**STORED DATA**
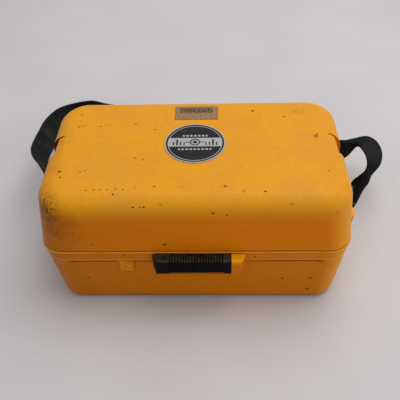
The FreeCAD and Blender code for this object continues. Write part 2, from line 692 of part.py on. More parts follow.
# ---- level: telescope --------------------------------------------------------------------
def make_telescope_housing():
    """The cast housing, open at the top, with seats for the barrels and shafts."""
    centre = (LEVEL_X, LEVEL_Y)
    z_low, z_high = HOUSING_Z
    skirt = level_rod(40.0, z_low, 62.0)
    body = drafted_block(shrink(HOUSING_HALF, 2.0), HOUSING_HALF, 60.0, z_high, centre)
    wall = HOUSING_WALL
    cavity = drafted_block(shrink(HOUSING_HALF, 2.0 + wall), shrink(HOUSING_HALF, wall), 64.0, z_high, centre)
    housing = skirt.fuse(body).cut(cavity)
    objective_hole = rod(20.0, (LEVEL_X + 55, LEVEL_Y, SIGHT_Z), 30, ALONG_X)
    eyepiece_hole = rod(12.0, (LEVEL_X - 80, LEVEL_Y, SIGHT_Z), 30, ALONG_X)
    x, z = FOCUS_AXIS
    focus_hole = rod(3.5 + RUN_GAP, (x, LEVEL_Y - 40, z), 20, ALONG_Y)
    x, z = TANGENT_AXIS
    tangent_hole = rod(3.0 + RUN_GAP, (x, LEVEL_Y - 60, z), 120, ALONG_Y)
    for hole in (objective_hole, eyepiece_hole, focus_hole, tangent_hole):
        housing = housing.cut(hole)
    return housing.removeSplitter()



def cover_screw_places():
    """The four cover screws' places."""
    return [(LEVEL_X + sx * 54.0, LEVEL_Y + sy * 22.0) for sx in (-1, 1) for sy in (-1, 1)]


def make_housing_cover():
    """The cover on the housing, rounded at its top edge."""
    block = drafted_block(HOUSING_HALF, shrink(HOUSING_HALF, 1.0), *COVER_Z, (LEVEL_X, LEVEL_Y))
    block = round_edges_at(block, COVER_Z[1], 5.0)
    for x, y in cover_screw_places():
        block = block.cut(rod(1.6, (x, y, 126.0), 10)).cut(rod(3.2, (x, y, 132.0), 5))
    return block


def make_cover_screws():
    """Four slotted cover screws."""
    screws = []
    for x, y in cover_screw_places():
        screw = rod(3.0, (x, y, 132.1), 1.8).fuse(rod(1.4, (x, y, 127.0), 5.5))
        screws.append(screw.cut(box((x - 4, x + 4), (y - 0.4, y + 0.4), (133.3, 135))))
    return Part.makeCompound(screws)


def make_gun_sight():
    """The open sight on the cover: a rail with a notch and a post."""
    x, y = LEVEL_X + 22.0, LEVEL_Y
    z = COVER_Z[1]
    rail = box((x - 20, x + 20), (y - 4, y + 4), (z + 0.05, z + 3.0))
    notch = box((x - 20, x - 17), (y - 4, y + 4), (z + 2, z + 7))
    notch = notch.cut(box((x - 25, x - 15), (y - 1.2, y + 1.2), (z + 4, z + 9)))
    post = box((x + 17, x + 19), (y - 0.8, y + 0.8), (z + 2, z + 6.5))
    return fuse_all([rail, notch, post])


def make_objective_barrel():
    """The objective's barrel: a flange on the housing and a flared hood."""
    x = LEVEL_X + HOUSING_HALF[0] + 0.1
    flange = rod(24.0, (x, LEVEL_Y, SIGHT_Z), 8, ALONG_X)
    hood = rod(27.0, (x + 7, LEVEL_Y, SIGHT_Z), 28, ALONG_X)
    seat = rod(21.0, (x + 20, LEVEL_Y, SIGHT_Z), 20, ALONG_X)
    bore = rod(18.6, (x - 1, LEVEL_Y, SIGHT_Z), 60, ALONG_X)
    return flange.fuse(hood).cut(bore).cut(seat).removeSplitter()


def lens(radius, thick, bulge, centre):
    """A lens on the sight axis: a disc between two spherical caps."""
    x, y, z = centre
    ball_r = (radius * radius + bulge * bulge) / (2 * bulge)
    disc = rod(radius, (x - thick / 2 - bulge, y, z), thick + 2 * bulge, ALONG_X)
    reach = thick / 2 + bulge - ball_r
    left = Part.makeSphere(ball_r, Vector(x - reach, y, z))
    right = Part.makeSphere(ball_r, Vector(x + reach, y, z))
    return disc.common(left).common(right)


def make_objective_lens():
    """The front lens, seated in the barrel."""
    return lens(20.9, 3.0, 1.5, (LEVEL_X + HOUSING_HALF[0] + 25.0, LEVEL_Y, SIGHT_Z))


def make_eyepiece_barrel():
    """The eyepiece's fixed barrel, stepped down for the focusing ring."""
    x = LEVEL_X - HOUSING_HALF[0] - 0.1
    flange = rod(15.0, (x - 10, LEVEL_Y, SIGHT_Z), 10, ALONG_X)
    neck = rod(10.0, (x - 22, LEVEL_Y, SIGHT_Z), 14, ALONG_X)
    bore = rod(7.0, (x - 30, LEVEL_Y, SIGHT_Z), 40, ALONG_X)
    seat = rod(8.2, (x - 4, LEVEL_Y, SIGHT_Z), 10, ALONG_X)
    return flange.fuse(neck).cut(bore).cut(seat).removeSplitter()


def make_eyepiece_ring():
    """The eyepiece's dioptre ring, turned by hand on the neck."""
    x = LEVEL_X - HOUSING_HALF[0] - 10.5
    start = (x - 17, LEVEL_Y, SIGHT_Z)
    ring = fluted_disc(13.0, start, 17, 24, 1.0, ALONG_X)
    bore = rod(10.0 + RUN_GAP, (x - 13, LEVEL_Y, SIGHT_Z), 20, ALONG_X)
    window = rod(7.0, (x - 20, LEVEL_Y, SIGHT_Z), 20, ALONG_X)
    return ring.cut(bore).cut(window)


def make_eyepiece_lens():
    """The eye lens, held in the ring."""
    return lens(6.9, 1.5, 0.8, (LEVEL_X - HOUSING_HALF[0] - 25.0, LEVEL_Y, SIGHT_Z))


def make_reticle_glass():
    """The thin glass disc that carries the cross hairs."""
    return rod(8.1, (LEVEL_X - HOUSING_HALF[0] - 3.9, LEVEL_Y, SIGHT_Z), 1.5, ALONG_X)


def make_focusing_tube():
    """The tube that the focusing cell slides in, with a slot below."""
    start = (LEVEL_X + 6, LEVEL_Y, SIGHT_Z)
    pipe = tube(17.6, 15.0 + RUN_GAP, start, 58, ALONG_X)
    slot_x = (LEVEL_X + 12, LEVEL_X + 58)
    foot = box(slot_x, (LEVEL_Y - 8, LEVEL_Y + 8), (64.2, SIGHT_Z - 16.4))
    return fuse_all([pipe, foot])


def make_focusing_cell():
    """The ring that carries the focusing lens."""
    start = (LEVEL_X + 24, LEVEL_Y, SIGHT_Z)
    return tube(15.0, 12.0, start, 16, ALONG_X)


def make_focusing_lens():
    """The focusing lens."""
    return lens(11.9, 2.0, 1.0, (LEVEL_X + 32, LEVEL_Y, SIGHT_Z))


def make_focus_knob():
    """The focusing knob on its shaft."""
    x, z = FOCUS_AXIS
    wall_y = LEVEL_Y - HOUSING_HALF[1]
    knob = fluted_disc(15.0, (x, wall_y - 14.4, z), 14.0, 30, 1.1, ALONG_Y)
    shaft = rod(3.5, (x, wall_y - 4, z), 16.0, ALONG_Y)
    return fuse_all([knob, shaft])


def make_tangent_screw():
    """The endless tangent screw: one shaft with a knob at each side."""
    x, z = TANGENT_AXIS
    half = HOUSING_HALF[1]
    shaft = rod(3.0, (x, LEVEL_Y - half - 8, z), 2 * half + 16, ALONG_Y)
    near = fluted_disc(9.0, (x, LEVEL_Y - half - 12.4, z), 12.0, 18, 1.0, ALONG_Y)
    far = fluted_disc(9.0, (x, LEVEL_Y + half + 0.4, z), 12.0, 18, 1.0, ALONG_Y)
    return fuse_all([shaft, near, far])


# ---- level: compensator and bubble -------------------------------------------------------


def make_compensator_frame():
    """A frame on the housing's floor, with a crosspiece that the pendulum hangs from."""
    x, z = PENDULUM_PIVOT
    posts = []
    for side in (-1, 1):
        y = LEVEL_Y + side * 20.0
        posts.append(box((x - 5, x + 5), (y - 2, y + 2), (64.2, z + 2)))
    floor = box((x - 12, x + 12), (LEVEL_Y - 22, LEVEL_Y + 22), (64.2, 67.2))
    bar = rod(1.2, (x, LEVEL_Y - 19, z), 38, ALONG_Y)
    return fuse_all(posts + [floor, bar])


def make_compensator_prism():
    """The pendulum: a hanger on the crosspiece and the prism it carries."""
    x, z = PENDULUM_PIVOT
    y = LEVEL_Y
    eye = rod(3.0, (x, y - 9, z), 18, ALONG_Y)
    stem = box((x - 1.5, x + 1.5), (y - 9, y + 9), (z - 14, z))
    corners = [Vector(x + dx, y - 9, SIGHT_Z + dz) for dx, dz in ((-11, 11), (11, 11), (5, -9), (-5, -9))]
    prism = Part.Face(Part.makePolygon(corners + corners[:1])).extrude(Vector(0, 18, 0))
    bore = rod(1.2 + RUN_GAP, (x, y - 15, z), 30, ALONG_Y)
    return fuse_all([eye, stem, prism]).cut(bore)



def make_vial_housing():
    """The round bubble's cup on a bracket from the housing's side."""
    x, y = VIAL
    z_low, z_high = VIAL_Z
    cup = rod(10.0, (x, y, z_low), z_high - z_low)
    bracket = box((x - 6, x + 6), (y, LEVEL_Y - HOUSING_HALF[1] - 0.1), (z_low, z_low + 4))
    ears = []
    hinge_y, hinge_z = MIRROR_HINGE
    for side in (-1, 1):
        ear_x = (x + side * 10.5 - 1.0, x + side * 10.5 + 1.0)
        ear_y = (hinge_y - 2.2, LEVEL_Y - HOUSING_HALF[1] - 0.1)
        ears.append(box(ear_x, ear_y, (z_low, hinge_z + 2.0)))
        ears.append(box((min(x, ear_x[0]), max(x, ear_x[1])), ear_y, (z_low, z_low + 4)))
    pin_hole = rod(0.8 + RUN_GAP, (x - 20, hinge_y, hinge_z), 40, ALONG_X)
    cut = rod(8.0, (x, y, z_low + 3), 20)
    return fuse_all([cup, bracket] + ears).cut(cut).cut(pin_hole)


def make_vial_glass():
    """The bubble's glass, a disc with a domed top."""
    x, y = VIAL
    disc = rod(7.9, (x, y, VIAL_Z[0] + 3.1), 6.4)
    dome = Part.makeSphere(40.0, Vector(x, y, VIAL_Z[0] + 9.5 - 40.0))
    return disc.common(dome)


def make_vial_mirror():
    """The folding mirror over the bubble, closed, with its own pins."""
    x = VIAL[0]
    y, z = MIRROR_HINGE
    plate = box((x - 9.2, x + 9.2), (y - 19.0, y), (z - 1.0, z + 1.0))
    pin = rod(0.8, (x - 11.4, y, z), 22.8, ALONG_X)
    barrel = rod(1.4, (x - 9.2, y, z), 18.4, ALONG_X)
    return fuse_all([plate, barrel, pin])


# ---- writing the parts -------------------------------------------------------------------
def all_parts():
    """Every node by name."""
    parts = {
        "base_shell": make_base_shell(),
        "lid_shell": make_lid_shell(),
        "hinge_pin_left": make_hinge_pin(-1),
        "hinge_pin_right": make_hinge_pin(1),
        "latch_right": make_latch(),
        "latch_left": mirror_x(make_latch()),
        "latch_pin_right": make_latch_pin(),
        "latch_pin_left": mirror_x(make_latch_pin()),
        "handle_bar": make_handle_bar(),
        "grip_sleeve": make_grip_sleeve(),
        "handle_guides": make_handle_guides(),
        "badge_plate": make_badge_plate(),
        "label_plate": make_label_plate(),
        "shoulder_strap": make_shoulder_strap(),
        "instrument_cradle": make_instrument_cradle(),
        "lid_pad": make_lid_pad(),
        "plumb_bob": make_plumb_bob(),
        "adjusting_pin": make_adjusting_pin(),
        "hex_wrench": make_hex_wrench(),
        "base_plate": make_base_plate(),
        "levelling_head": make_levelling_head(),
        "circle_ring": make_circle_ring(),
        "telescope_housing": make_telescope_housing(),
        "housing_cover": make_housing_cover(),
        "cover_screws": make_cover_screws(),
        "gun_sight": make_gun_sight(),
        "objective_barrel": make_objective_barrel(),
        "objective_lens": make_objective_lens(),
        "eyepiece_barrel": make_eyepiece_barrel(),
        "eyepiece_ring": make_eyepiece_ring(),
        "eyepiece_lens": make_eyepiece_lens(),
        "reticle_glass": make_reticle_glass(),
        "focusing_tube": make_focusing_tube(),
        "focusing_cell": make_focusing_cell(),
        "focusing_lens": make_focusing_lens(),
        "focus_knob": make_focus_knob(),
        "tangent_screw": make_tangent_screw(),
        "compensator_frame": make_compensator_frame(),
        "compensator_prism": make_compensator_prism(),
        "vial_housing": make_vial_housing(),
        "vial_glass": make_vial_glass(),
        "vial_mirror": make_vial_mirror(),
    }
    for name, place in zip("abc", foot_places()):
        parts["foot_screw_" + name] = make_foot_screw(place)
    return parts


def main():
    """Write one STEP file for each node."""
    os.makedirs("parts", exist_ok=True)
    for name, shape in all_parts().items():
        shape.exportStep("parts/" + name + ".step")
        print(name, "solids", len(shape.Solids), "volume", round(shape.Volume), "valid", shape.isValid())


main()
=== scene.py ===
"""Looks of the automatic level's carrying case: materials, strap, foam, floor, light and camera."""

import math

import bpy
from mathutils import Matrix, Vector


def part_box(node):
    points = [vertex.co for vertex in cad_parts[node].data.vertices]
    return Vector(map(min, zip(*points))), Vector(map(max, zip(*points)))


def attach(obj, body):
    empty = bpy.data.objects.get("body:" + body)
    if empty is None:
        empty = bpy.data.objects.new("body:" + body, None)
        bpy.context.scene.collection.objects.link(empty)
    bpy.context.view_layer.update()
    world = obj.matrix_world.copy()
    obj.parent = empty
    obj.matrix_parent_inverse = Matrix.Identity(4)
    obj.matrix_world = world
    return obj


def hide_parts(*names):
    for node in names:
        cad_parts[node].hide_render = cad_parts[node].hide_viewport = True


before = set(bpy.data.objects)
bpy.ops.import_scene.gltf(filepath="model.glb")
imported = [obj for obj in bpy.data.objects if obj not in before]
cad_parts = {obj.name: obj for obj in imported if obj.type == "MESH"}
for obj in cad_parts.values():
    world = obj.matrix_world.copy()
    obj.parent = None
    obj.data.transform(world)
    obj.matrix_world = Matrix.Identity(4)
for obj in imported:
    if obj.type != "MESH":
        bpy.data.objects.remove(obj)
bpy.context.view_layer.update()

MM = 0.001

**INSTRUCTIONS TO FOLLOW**
In the listing above, find the line with "if empty is" and the line with "for node in", then print exactly those lines and every line between them.

**EXERCISE RESPONSE**
    if empty is None:
        empty = bpy.data.objects.new("body:" + body, None)
        bpy.context.scene.collection.objects.link(empty)
    bpy.context.view_layer.update()
    world = obj.matrix_world.copy()
    obj.parent = empty
    obj.matrix_parent_inverse = Matrix.Identity(4)
    obj.matrix_world = world
    return obj


def hide_parts(*names):
    for node in names:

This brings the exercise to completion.